The letter from the Ohio lawmakers contradicts itself. The lawmakers accuse poll observers of making so many “baseless” challenges at the polls that lines grow long and voters turn away.
But the senators write that “Ohio law allows only election officials to challenge voters on Election Day; all other challenges must be completed 20 days before the election,” and they quote True the Vote’s own material making a similar point.
The source of the charge that True the Vote’s real aim is clogging up the polls isn’t a study or a news report; it’s a New York Times editorial spinning a conspiracy out of a single incident its newspages reported. During the recent Wisconsin recall election, observers monitoring the same-day voter registration process were “just kind of in physical contact with some of the poll workers, leaning over them, checking and looking,” slowing things down, according to a Democratic poll observer in Appleton.
There’s your conspiracy.
Both letters lean heavily on that account in The New York Times, which notes (way down at the end of the article) that the Voter Integrity Project is not targeting minorities for review: “Amy Searcy, the director of the Hamilton County Board of Elections, said there was no discernible racial pattern in the challenges. “
Logan Churchwell, a spokesman for True the Vote, said the lawmakers’ claim that True the Vote “illegally coaches poll watchers to challenge voters at the polls, demonstrates a desperate need to misinform their constituency for political gain.”
“Poll watchers cannot challenge, or even communicate with voters, according to state law. Our training reflects those facts,” he said.
The lawmakers’ letter spends more than a page making an argument that True the Vote is somehow in violation of the law, but it doesn’t have any specific examples. Instead, the politicians resort to generalities:
“This type of voter intimidation activity has marred our country’s voting history. It has traditionally focused on the voter registration lists in minority and low-income precincts, utilizing ‘caging’ techniques to question registrations. It has included encouraging poll watchers to ‘raise a challenge’ when certain voters tried to vote by brandishing cameras at polling sites, asking humiliating questions of voters, and slowing down precinct lines with unnecessary challenges and intimidating tactics. These acts of intimidation undermine protection of the right to vote of all citizens. This now appears to be the work, the very mission, of True the Vote.”
There’s little question that voter rolls are bloated with the names of people who have died or moved away.
Earlier this year, the Pew Center on the States reported that more than 1.8 million dead people remained on voter rolls and that 2.8 million people were registered in multiple states.

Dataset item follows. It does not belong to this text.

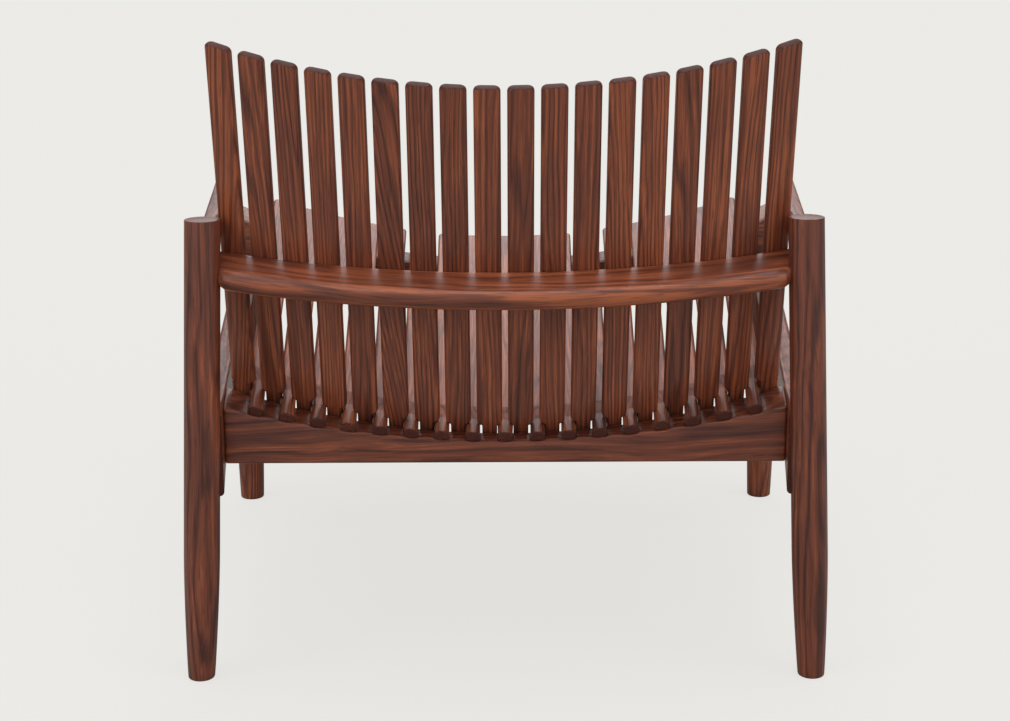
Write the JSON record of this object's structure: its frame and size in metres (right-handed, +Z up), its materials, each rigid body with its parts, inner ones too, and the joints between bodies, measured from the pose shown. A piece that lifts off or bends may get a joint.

A recent county-by-county comparison of Ohio’s voter rolls to voting-age population conducted by Watchdog Labs, a sister organization of Watchdog.org, found that maintenance of the rolls varies heavily.
In Wood and Lawrence counties, for example, there are somehow more registered voters than people old enough to vote.
For most of the past decade, Cuyahoga County had voter registration higher than 100 percent of its voting-age population, reaching 110 percent by the 2008 election. Officials finally got around to trimming the rolls after that, removing more than 210,000 of the 1.1 million names then on the county’s rolls.
The group hasn’t been very successful in its challenges. A newspaper obituary, for example, isn’t often accepted in lieu of official proof of death.
The Times reported that out of a set of 380 challenges in Hamilton County,” about 35 voters will have to prove that their addresses are current if they appear at the polls,” while the others were rejected.
The group also challenged 308 student voters in Franklin County last month on the basis that their dorm-room addresses didn’t include a room number. The Board of Elections rejected the challenge on a 3-0 vote.